The Instagram effect has been well documented. Photos of pristine alpine lakes send thousands of hikers to the same handful of trailheads, leading to trash, overuse and congestion. In fact, the entire phenomenon has led to a “tagging responsibly” movement bundled under Leave No Trace Ethics.
Basically, don’t geotag every place you go.
There is another perspective. All the issues outlined above are true, said Travis Nichols, but it’s the future and it must be embraced and adapted to.
“If you want to capture the attention of people … you have to meet them where they are at,” he said.
And technology is where most people are.
Which is a good thing, said Nichols, who was a gear buyer for Mountain Gear and remains an avid student of outdoor recreation trends.
Technology tends to lower the barrier to entry, making once elite activities or institutions accessible to the masses, whether it is financial trading à la the Robinhood investment app or a trail finding app.
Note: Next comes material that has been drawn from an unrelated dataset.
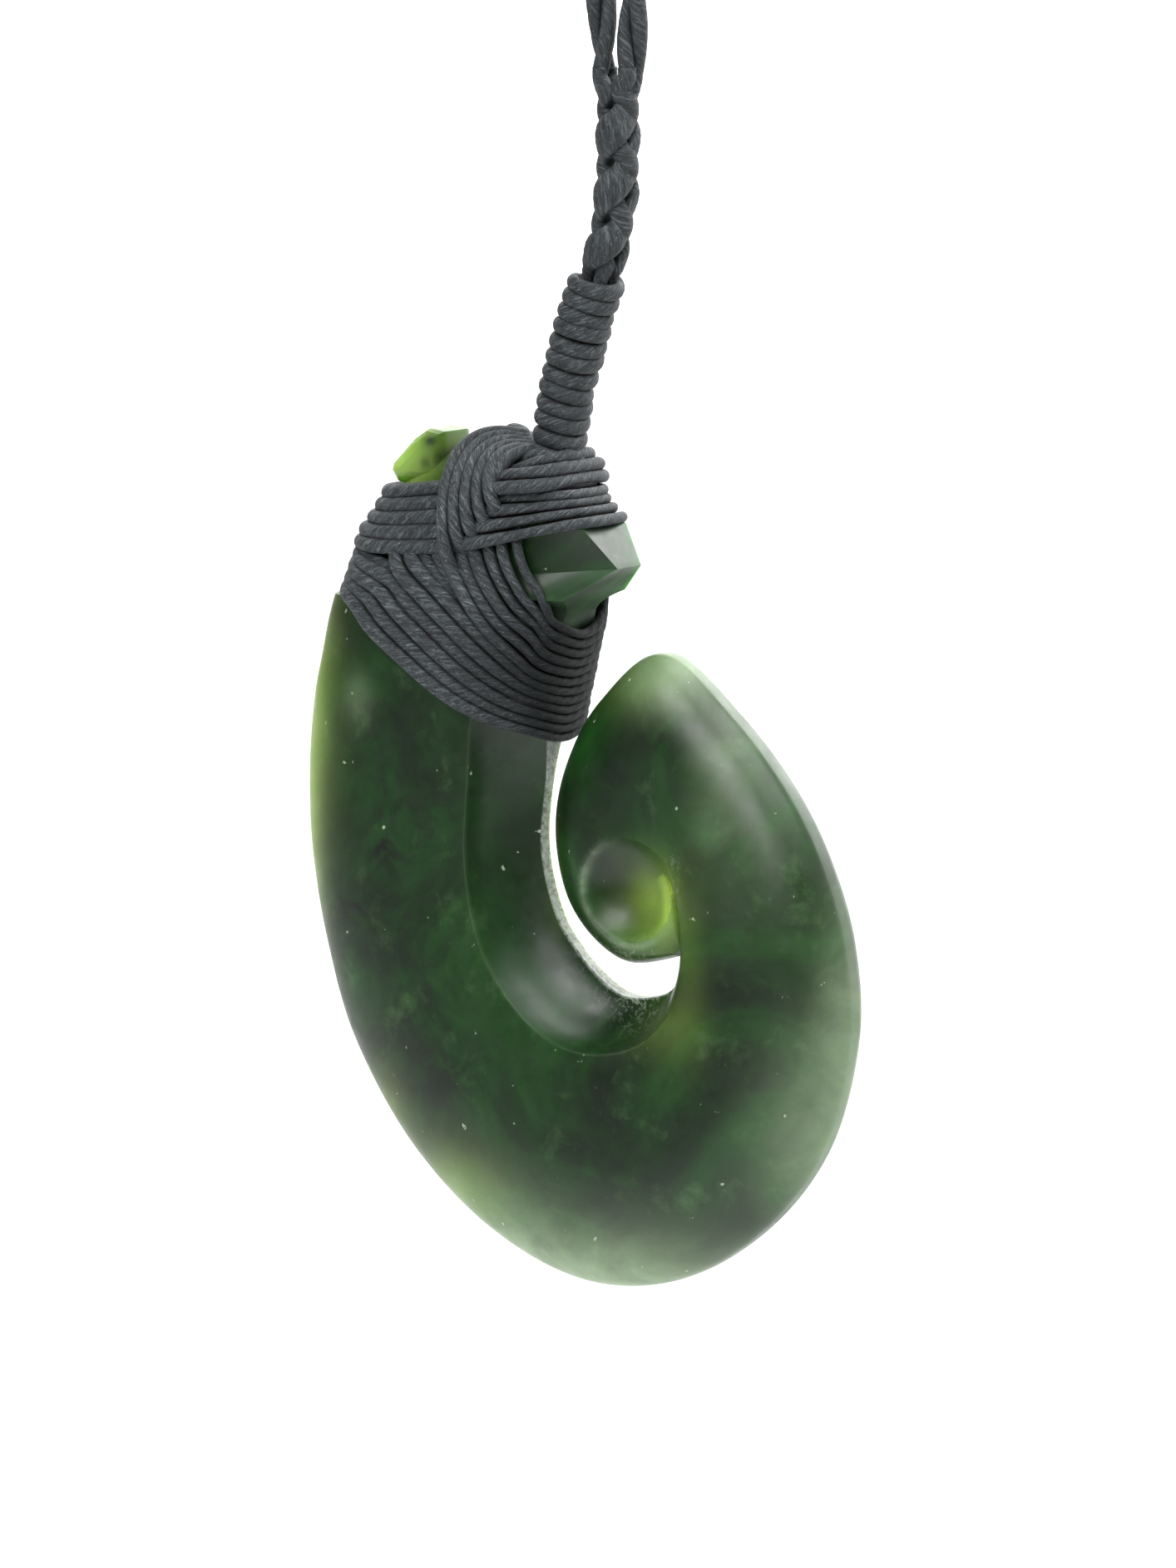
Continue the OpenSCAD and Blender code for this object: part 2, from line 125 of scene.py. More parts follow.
# Top and bottom edge of the neck lashing, as shares of HOOK_H, from left to right
NECK_BAND = np.array([[0.084, 0.157], [0.08, 0.158], [0.074, 0.156], [0.068, 0.151],
                      [0.064, 0.142], [0.064, 0.129], [0.068, 0.117]])
WHIP_FOOT = (0.459, 0.042)
# The strands' distance from the middle in the whipping, their place in x and y at the fork,
# the way over which they open at each end, and how far the whipping's lean goes on
STRAND_SEAT = 0.68
FORK = (1.0, 0.5)
OPEN_OUT = 0.9
OPEN_FORK = 1.0
LEAN_ON = 1.6
# Right half of the neck cord's way: shares of half LOOP_W outwards, and of LOOP_H
ROUTE = np.array([[0, -1], [0.004, -0.984], [0.018, -0.96], [0.053, -0.92], [0.12, -0.856],
                  [0.221, -0.78], [0.356, -0.688], [0.507, -0.592], [0.657, -0.496],
                  [0.792, -0.408], [0.914, -0.328], [0.983, -0.26], [1, -0.2],
                  [0.951, -0.14], [0.834, -0.084], [0.647, -0.04], [0.432, -0.012],
                  [0.216, 0.001], [0, 0.004]])

neck_r = NECK_CORD_D / 2
hang = np.array([0, 0, -LOOP_H - neck_r - STRAND_GAP])
stone_top = hang[2] - PLAIT_L - WHIP_L * math.cos(WHIP_LEAN) + WHIP_FOOT[1] * HOOK_H


def new_object(name, data):
    made = bpy.data.objects.new(name, data)
    bpy.context.scene.collection.objects.link(made)
    return made


# Camera, at the photograph's angle: it looks at the hook from its right, a little above

CAMERA_AZIMUTH = math.radians(32)
CAMERA_HEIGHT = math.radians(8)
CAMERA_AWAY = 420.0
CAMERA_AT = np.array([-2.2, 0, -23.3 + stone_top])
CAMERA_LENS = 150.7
CAMERA_CLIP = (0.02, 100)


def add_camera():
    across = math.cos(CAMERA_HEIGHT) * CAMERA_AWAY
    spot = CAMERA_AT + [math.sin(CAMERA_AZIMUTH) * across, -math.cos(CAMERA_AZIMUTH) * across,
                        math.sin(CAMERA_HEIGHT) * CAMERA_AWAY]
    data = bpy.data.cameras.new("camera")
    data.lens = CAMERA_LENS
    data.clip_start, data.clip_end = CAMERA_CLIP
    camera = new_object("camera", data)
    camera.location = spot * MM
    camera.rotation_euler = Vector(CAMERA_AT - spot).to_track_quat("-Z", "Y").to_euler()
    bpy.context.scene.camera = camera


# Tables and curves

FINE_STEPS = 40


def cubic(f, start, start_slope, end, end_slope):
    """Smooth way from start to end, at the share f of it, with the slope at each of them."""
    return ((2 * f ** 3 - 3 * f ** 2 + 1) * start + (f ** 3 - 2 * f ** 2 + f) * start_slope
            + (3 * f ** 2 - 2 * f ** 3) * end + (f ** 3 - f ** 2) * end_slope)


def row_slope(rows, i, sharp):
    if sharp[0] <= i <= sharp[1]:
        return 0 * rows[i]
    return (rows[min(i + 1, len(rows) - 1)] - rows[max(i - 1, 0)]) / 2


def between(rows, t, sharp=(-1, -2)):
    """A table read smoothly at t, counted in rows; level at its sharp rows, from first to last."""
    i = min(int(math.floor(t)), len(rows) - 2)
    return cubic(t - i, rows[i], row_slope(rows, i, sharp),
                 rows[i + 1], row_slope(rows, i + 1, sharp))


def smooth(f):
    """0 up to f = 0, 1 from f = 1 on, and a smooth step between them."""
    g = np.clip(f, 0, 1)
    return g * g * (3 - 2 * g)


def height_of(v):
    return stone_top - v * HOOK_H


def place(u, v):
    """Shares of the hook's width and height as x and z."""
    return np.array([(u - HANG) * HOOK_W, height_of(v)])


def unit(vectors):
    return vectors / np.linalg.norm(vectors, axis=1)[:, None]


def curve_through(points, step):
    """Even steps along a smooth curve through the given points."""
    p = np.array(points, float)
    slopes = (np.vstack([p[1:], p[-1:]]) - np.vstack([p[:1], p[:-1]])) / 2
    f = np.linspace(0, 1, FINE_STEPS, endpoint=False)[:, None]
    fine = [cubic(f, p[i], slopes[i], p[i + 1], slopes[i + 1]) for i in range(len(p) - 1)]
    return even_steps(np.vstack(fine + [p[-1:]]), step)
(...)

The problem land mangers and others are seeing now is simply a reflection of a “massive latency” between the old way of doing business and the new technologies, he said.
He imagines a world where there are no trail signs. Instead, users get all relevant information, including up-to-date condition, trail ethics reminders and reports, virtually.
“This is just the beginning of the digital interface with the outdoor environment,” he said, adding “Land managers really need to pick up the pace on recognizing that.”